Sometimes one caught sight, upon a bell tower, of an enormous head and a bundle of disordered limbs swinging furiously at the end of a rope; it was Quasimodo ringing vespers or the Angelus. Often at night a hideous form was seen wandering along the frail balustrade of carved lacework, which crowns the towers and borders the circumference of the apse; again it was the hunchback of Notre-Dame. Then, said the women of the neighbourhood, the whole church took on something fantastic, supernatural, horrible; eyes and mouths were opened, here and there; one heard the dogs, the monsters, and the gargoyles of stone, which keep watch night and day, with outstretched neck and open jaws, around the monstrous cathedral, barking. And, if it was a Christmas Eve, while the great bell, which seemed to emit the death rattle, summoned the faithful to the midnight mass, such an air was spread over the sombre façade that one would have declared that the grand portal was devouring the throng, and that the rose window was watching it. And all this came from Quasimodo. Egypt would have taken him for the god of this temple; the Middle Ages believed him to be its demon: he was in fact its soul.
From The Hunchback of Notre Dame (1831), Victor Hugo
The Gothic of Verona is far nobler than that of Venice; and that of Florence nobler than that of Verona. For our own immediate purposes that of Notre-Dame of Paris is noblest of all; and the greatest service which can at present be rendered to architecture, is the careful delineation of the details of the cathedrals above named, by means of photography.

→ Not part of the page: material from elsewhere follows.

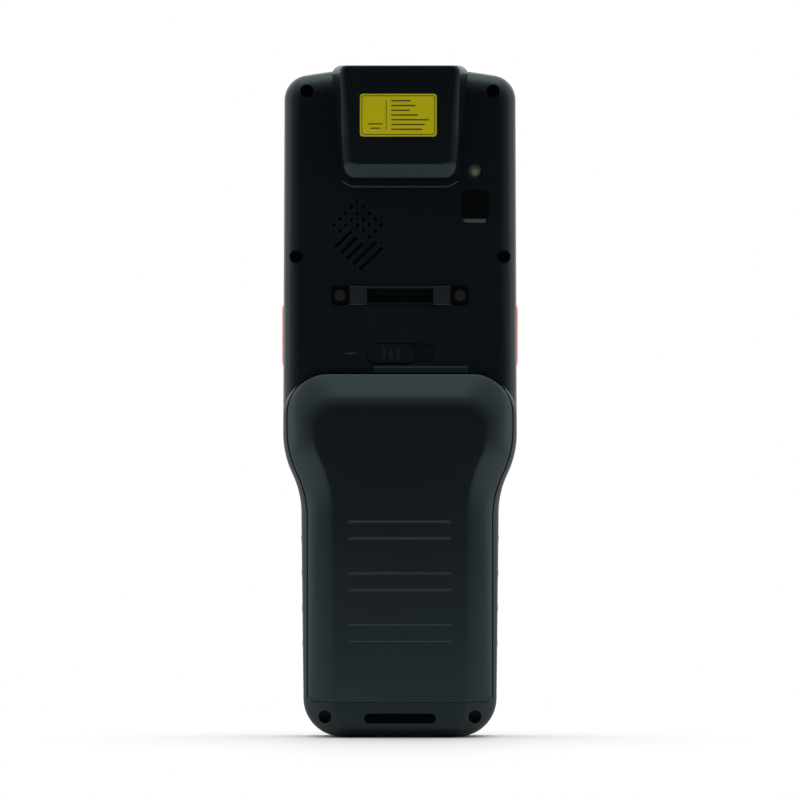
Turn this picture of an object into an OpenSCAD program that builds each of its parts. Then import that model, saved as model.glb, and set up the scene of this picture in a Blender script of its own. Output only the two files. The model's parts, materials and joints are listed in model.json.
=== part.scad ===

From The Seven Lamps of Architecture, preface to the second edition (1855), John Ruskin
Fermer les yeux, ne peut ne voir, régentant la cité comme au temps défunt, l’accroupie en le dégagement mystérieux de ses ailes, ombre de Notre-Dame.
From ‘Magie’ (1897), Stéphane Mallarmé
It wasn’t the first time Strether had sat alone in the great dim church – still less was it the first of his giving himself up, so far as conditions permitted, to its beneficent action on his nerves. He had been to Notre Dame with Waymarsh, he had been there with Miss Gostrey, he had been there with Chad Newsome, and had found the place, even in company, such a refuge from the obsession of his problem that, with renewed pressure from that source, he had not unnaturally recurred to a remedy meeting the case, for the moment, so indirectly, no doubt, but so relievingly […]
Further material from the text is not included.